As a Grammy award-winning musician, author and ethnomusicologist, Mickey Hart is coming up on half a century "at the edge" of music, art, science and culture. It's a journey that has taken the globally revered drummer/percussionist from the band room at Lawrence High School in the late 50s and very early 60s, to the deepest psychedelic grooves of the Grateful Dead for 30 years, to every corner of the world in the quest for global rhythm, to the sonic origins of the cosmos and now back to his home and recording studio in Sonoma County, California.
But for this long, strange trip to get started at all, Mickey Hart first had to be saved.
"Arthur Jones was my hero," says Hart of his deeply influential high school band teacher and mentor. "He embodied the true spirit of music and he tempered it with compassion and a great dose of humor. He had to in order to put up with the likes of me."
From the very beginnings of high school on Long Island, Hart was drawn to the call of the drum. So much so that everything else fell by the wayside—almost to the point of truancy. But Jones was there to catch him when he fell. It was Jones' belief in Hart that allowed Hart to believe in himself, and to believe that his spirit and his instincts could take him wherever he wanted to go in music and beyond.
image"He knew that I wasn't going to be a mathematician, geography major or an English major," said Hart. "He knew I was going to be a musician. And he fought the fight; he fought the battle for me. He put his reputation on the line for me many, many times. Arthur was the catalyst."

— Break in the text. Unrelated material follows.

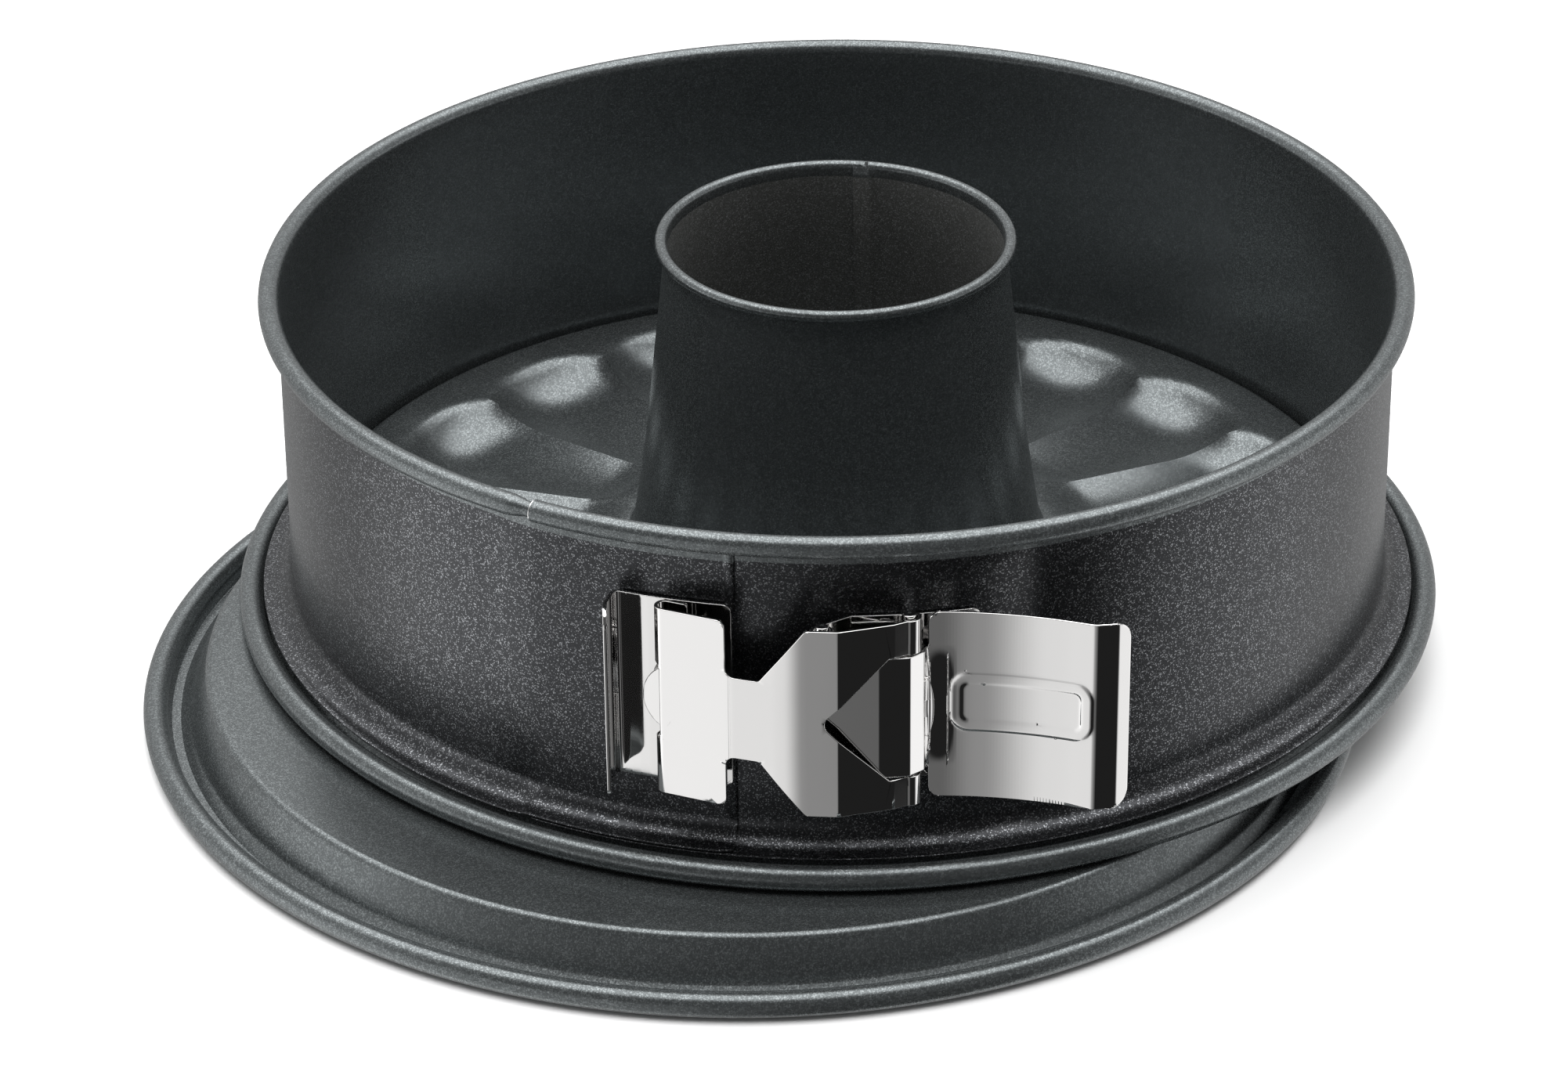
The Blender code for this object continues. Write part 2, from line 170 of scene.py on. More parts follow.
@dataclass(frozen=True)
class FlakedCoating:
    """Silicone release coating with metal flakes, sprayed on steel sheet and baked.

    It gives the eye a dark satin whose flakes glint one by one inside the broad highlights.
    """

    name: str
    resin: str
    flake: str
    roughness: float
    metallic: float
    flake_tilt: float
    flake_share: float
    flake_mm: float = 0.24  # real flakes are near 0.05 mm; drawn as coarse as it needs to show
    cloud_mm: float = 26.0
    peel_mm: float = 1.6

    def make(self) -> bpy.types.Material:
        """Builds the material and returns it."""
        material, tree, shader = new_material(self.name)
        shader.inputs["Specular IOR Level"].default_value = 0.42
        place = add_node(tree, "ShaderNodeTexCoord").outputs["Object"]
        cells = add_node(
            tree, "ShaderNodeTexVoronoi", {"Vector": place, "Scale": 1 / (self.flake_mm * MM)}
        )
        parts = add_node(tree, "ShaderNodeSeparateColor", {"Color": cells.outputs["Color"]})
        chosen = add_node(
            tree,
            "ShaderNodeMapRange",
            {"Value": parts.outputs["Red"], "From Min": 1 - self.flake_share, "From Max": 1.0},
            interpolation_type="SMOOTHSTEP",
        )
        shade = add_node(
            tree,
            "ShaderNodeMix",
            {"Factor": chosen.outputs["Result"]},
            data_type="RGBA",
        )
        # The mix node has one set of sockets per data type, so the colour ones are set by index.
        shade.inputs[6].default_value = linear(self.resin)
        shade.inputs[7].default_value = linear(self.flake)
        cloud = add_noise(tree, place, self.cloud_mm, 3.0)
        tone = add_node(
            tree,
            "ShaderNodeMapRange",
            {"Value": cloud, "To Min": 0.90, "To Max": 1.10},
        )
        toned = add_node(
            tree,
            "ShaderNodeVectorMath",
            {0: shade.outputs[2], "Scale": tone.outputs["Result"]},
            operation="SCALE",
        )
        tree.links.new(toned.outputs[0], shader.inputs["Base Color"])
        shader.inputs["Metallic"].default_value = self.metallic
        gloss = add_node(
            tree,
            "ShaderNodeMapRange",
            {
                "Value": parts.outputs["Green"],
                "To Min": self.roughness - 0.05,
                "To Max": self.roughness + 0.05,
            },
        )
        tree.links.new(gloss.outputs["Result"], shader.inputs["Roughness"])
        self._tilt_flakes(tree, cells.outputs["Color"], place, shader)
        return material

    def _tilt_flakes(
        self,
        tree: bpy.types.NodeTree,
        random_colour: bpy.types.NodeSocket,
        place: bpy.types.NodeSocket,
        shader: bpy.types.Node,
    ) -> None:
        """Turns each flake a little its own way, over the faint orange peel of the spray.

        Args:
            tree: The material's node tree.
            random_colour: A colour that is constant over one flake.
            place: Object coordinates in metres.
            shader: The shader whose normal is set.
        """
        peel = add_noise(tree, place, self.peel_mm, 2.0)
        skin = add_node(
            tree,
            "ShaderNodeBump",
            {"Height": peel, "Strength": 0.25, "Distance": 0.02 * MM},
        )
        centred = add_node(
            tree,
            "ShaderNodeVectorMath",
            {0: random_colour, 1: (0.5, 0.5, 0.5)},
            operation="SUBTRACT",
        )
        tilt = add_node(
            tree,
            "ShaderNodeVectorMath",
            {0: centred.outputs[0], "Scale": self.flake_tilt},
            operation="SCALE",
        )
        turned = add_node(
            tree,
            "ShaderNodeVectorMath",
            {0: skin.outputs["Normal"], 1: tilt.outputs[0]},
            operation="ADD",
        )
        unit = add_node(
            tree, "ShaderNodeVectorMath", {0: turned.outputs[0]}, operation="NORMALIZE"
        )
        tree.links.new(unit.outputs[0], shader.inputs["Normal"])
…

Through these formative years and throughout his legendary career in the Grateful Dead and numerous other polyrhythmic projects, Hart has always been determined to push the boundaries of his own curiosity and capabilities. That sense of adventure and courage has manifested in his latest project—an extension of his "Universe of Sound" experiments, which started several years ago and have culminated in a new band, a new album and a new tour that will include stops this August in both Brooklyn and Patchogue.
"For a few years now, I have been 'sonifying' the epic events in the cosmos, starting with the Big Bang," Hart shared. "We're changing light waves into sound waves. I'm making music from—and having a conversation with—the cosmos. This band was built to play with the cosmos."
Hart has enlisted long-time Grateful Dead lyricist Robert Hunter to write words for these intergalactic soundscapes and he's also been working closely with American astrophysicist, cosmologist, Nobel Laureate (and Deadhead) George Smoot to usher this incredible vision from dream to reality.
"It's hard for me to stay in my own skin," Hart said of the excitement he shares over this epic undertaking. "I wake up every morning and I cannot wait to get to it. Playing with the moment of creation of space and time is more than I can bear. Now we have a sound for the moment. I've always known it intuitively, but now we have a sound for the sun, we have a sound for the moon, a sound for Saturn and the stars and the pulsars. That's what this band is about."
Through his multiple sonic experiments and extensive travels as an ambassador, archivist, preservationist and conduit for the "world beat," Hart has arrived at a sincere and assured understanding of the potential role music can and should play in our collective future consciousness.
image"The entertainment value will always be there, but the medical uses of music are the most exciting frontier," Hart asserts. "Whether it is to uplift the spirit or elevate the consciousness, or in treating dementia, Alzheimer's or Parkinson's…music is universal. There is no culture that does not have music. It is a necessity, not a luxury. It's one of the things that make us human. Music therapy is science being used in music and music being used in science. That is the future of music."
From this distilled point Hart eloquently draws the super helix from sound to cyber-syntax, effortlessly articulating the role that technology will play in our future, musical and otherwise.
"Noise, which is all around us—inner harmonic sound—is very dense and very complicated," Hart explains. "It takes computers and it takes tools to be able to come to grips with the sounds of now and of the future because people are becoming more sophisticated. Computers are becoming more sophisticated. So in binary code we find the future, as well as in keeping our skills as musicians. Straddling those two worlds—that is also the future of music."
With his heart, mind and musical sense firmly rooted in the present, Hart is reaching as far back into the past as one can conceivably go (13.7 billion years to be nearly exact). In that very same spark of inspiration and exploration of antiquity, Hart is also catching a very clear glimpse of the global future beyond the rhythm and the "vibrating membranes" of the universe. And while he believes in music's intrinsic healing power, he is also acutely aware that any power in the wrong hands can lead to our collective undoing.
"The human state is very Draconian, it's not a very pleasant thought," Hart muses. "But music is one of the mediators of the future. With music, we can hear the hopes and dreams of the people. It's the talking book. That's why music has been put here. It's the holder of the history of mankind."
imageSo with the inter-galactic power of the drum running throughout and around him, protecting him at all times, what is Mickey Hart afraid of?
"It's the code wars," warns Hart. "The new battlefield is code. He who has the code is the most helpful or the most dangerous. And he who uses the code for good or evil will be the person who will determine the fate of the planet.
"The world's knowledge is now stored in the numbers," Hart summarizes. "He who controls that knowledge will determine the fate, the destiny, of mankind."